Barrow (Ditch barrow), Ballynahow, Co. Tipperary
Co. Tipperary |
Barrows
In a field of improved pasture at Ballynahow, Co. Tipperary, a small circular mound sits so quietly in the landscape that most people would walk past it without a second thought.
It measures just over two metres across, its interior dome-shaped and raised only marginally above the surrounding ground. What marks it out is the fosse, a shallow encircling ditch, that defines its edge; a fosse being simply a cut dug into the earth to delineate or protect a space. In this case the ditch is modest, between five and twelve centimetres deep and roughly one and a half metres wide, but its presence is what classifies this feature as a ditch barrow, a form of prehistoric funerary or ceremonial monument found across Ireland.

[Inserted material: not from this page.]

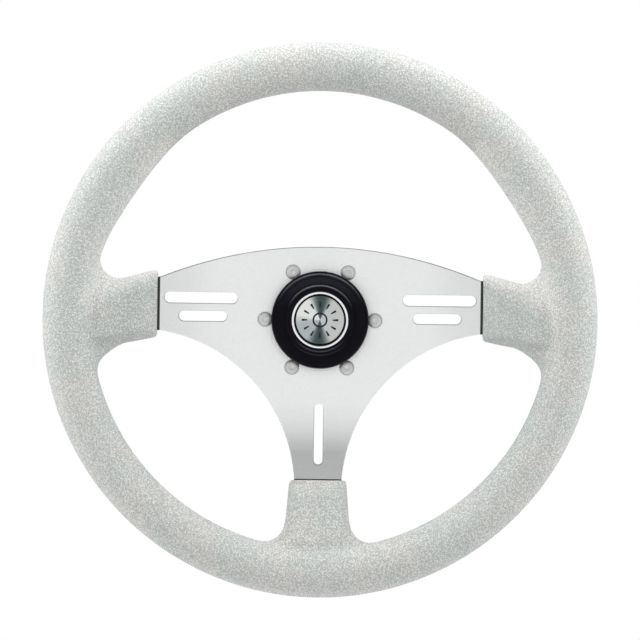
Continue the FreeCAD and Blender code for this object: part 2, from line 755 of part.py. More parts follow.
def arm_rivet(arm, number, across):
    """A domed rivet through the plate and the lug, formed alike at both ends."""
    body = new_body(f"arm_rivet_{arm.name}_{number}")
    profile = sketch_on(body, f"rivet_profile_{arm.name}_{number}", "XY_Plane")
    seat = stack / 2
    top = seat + SIZE["rivet_rise"]
    shank, head = SIZE["rivet_shank"] / 2, SIZE["rivet_head"] / 2
    dome = SIZE["rivet_rise"] * 0.8
    draw_outline(profile, [
        (0, -top), (head, -top, dome), (head, -seat), (shank, -seat),
        (shank, seat), (head, seat), (head, top, dome), (0, top),
    ])
    turn(body, profile)
    arm.lean(body, "Placement", arm.lug_middle + across, rivet_middle_out, rivet_middle_y)
    return body


def arm_seal(arm):
    """A flat rubber band round the neck of the tang, between the arm's shoulder and the boot."""
    body = new_body(f"seal_{arm.name}")
    lip = half_plate + SIZE["seal_lip"]
    stop = arm.end + SIZE["seal_width"]
    outside = sketch_on(body, f"seal_outside_{arm.name}", arm.side_plane, arm.middle())
    draw_outline(outside, side_band(arm, arm.end, stop, -lip, lip))
    pad(body, outside, arm.top - arm.low, both_ways=True)
    inside = sketch_on(body, f"seal_inside_{arm.name}", arm.side_plane, arm.middle())
    draw_outline(inside, side_band(arm, arm.end, stop, -half_plate, half_plate))
    cut = pocket(body, inside, arm.top - arm.low - 2 * SIZE["tang_step"])
    cut.SideType = "Symmetric"
    return body


# Rim: the grip, moulded over everything in it

def rim_grip(inserts):
    form = new_body("grip_form")
    rim_ring(form)
    for arm in ARMS:
        boot(form, arm)
    round_edges(form, SIZE["boot_fillet"], between_boot_and_rim)
    round_edges(form, SIZE["mouth_edge"], round_a_mouth)
    for name, angle in (("right", SIZE["swell_angle"]), ("left", 180 - SIZE["swell_angle"])):
        swell(form, name, angle)
    held = combine("Part::MultiFuse", "inserts", Shapes=inserts)
    return combine("Part::Cut", "rim_grip", Base=form, Tool=held)


def rim_ring(form):
    section = sketch_on(form, "rim_section", "XY_Plane")
    draw_ellipse(section, rim_radius, rim_middle, SIZE["grip_width"], SIZE["grip_depth"])
    turn(form, section)


def swell(form, name, angle):
    """A length of a flatter ring, whose inner edge runs from rim to rim over the swell's peak."""
    half_chord = rim_inside * sine(SIZE["swell_half_angle"])
    sagitta = rim_inside - SIZE["swell_height"] - rim_inside * cosine(SIZE["swell_half_angle"])
    edge_radius = (half_chord * half_chord + sagitta * sagitta) / (2 * sagitta)
    edge = rim_inside - SIZE["swell_height"]
    half_turn = arc_sine(half_chord / edge_radius)
    section = sketch_on(form, f"swell_{name}", "XY_Plane")
    section.AttachmentOffset = Placement(Vector(), Rotation(Vector(0, -1, 0), angle.value))
    bind(section, "AttachmentOffset.Rotation.Angle", angle)
    far = edge - edge_radius
    line = Part.LineSegment(point(far, rim_middle), point(far, rim_middle + SIZE["grip_depth"]))
    axis = section.addGeometry(line, True)
    pin(section, axis, 1, far, rim_middle)
    pin(section, axis, 2, far, rim_middle + SIZE["grip_depth"])
    depth = SIZE["grip_depth"] - 2 * SIZE["swell_sink"]
    draw_ellipse(section, edge + SIZE["swell_width"] / 2, rim_middle, SIZE["swell_width"], depth)
    feature = form.newObject("PartDesign::Revolution", section.Name + "_turned")
    feature.Profile = section
    feature.ReferenceAxis = (section, ["Axis0"])
    feature.Midplane = True
    bind(feature, "Angle", 2 * SIZE["swell_overrun_ratio"] * half_turn)


def draw_ellipse(sketch, x, y, width, height):
    lying = width.value >= height.value
    long_size, short_size = (width, height) if lying else (height, width)
    centre = point(x, y)
    tip = Vector(long_size.value / 2, 0, 0) if lying else Vector(0, long_size.value / 2, 0)
    side = Vector(0, short_size.value / 2, 0) if lying else Vector(-short_size.value / 2, 0, 0)
    item = sketch.addGeometry(Part.Ellipse(centre + tip, centre + side, centre), False)
    sketch.exposeInternalGeometry(item)
    pin(sketch, item, 3, x, y)
    long_axis, short_axis = item + 1, item + 2
    sketch.addConstraint(Sketcher.Constraint("Horizontal" if lying else "Vertical", long_axis))
    measure(sketch, "Distance", long_axis, long_size)
    measure(sketch, "Distance", short_axis, short_size)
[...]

The site sits on elevated ground shaped in part by old water channels, which may well have influenced why this particular spot was chosen in the first place. Elevated positions near water boundaries held clear significance for prehistoric communities, and the clustering here is telling. Two further ditch barrows lie close by, one abutting to the west-north-west at a distance of around two metres, another approximately ten metres to the west. Three monuments of the same type gathered within such a short distance of one another suggest this was not a casual or isolated act of burial or ritual, but part of a more deliberate arrangement, a small prehistoric landscape that the later agricultural improvement of the pasture has largely absorbed without entirely erasing.